Yeltsin created “a parliamentary system with free and almost honest elections”, he said referring to the 1996 presidential vote that many observers claim was in fact won by Communist hopeful Gennady Zyuganov.

But the West turned a blind eye to the alleged falsifications to prevent the return of Communists to the Kremlin.

‘Fateful mistakes’

Yeltsin, of course, made “fateful mistakes” – started and lost the first Chechen war and refused to ban former Communists and KGB agents from government jobs, Bizyukin said.

“But even considering [these mistakes], what’s been done by Yeltsin seems almost impossible,” he said. “Tectonic shifts. Though absolutely underappreciated.”

Navalny bristled at Russian media and democrats for backing the alleged falsification of the 1996 vote.

“I hate the ‘independent mass media’ and the ‘democratic public’ that fully supported one of the most dramatic turning points of our recent history,” he wrote.

He admitted that back in 1996, he “did everything not to notice” the alleged falsification.

But it became post-Soviet Russia’s original sin that would ricochet years later, when election monitors, opposition and the Western would accuse Putin’s Kremlin of habitual vote rigging.

“Now, we’re paying for thinking in 1996 that faking vote results isn’t always bad,” Navalny wrote.

To his followers, the statement offers a clean slate for reforms in post-Putin Russia.

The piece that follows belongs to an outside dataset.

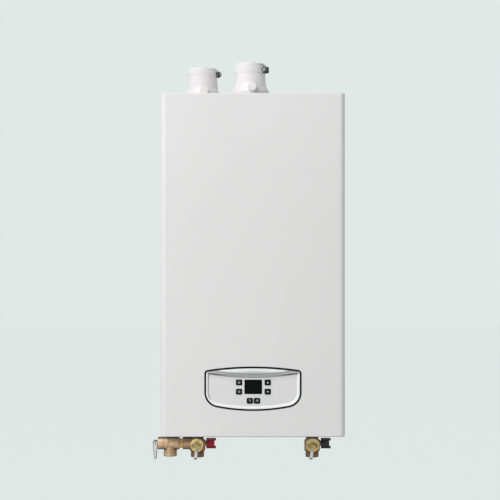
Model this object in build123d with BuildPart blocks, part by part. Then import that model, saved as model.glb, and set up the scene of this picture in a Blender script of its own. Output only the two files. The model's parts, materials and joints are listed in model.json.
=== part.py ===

“Politicians and spin doctors of the 1990s laid the technological foundation of the authoritarianism that engulfed Russia now,” Aleksander Zykov, who headed a Fund to Fight Corruption branch in the western city of Kostroma before fleeing for the Netherlands, told Al Jazeera.

In June, a Russian court sentenced him in absentia to five years in jail for “spreading fakes about the Russian army”.

“The main ideological narrative that juxtaposes Alexey [Navalny] and his supporters from the ‘1990s people’ is that power is but a function. It’s not a way to wealth or a sacred, God-given pillar,” Zykov said.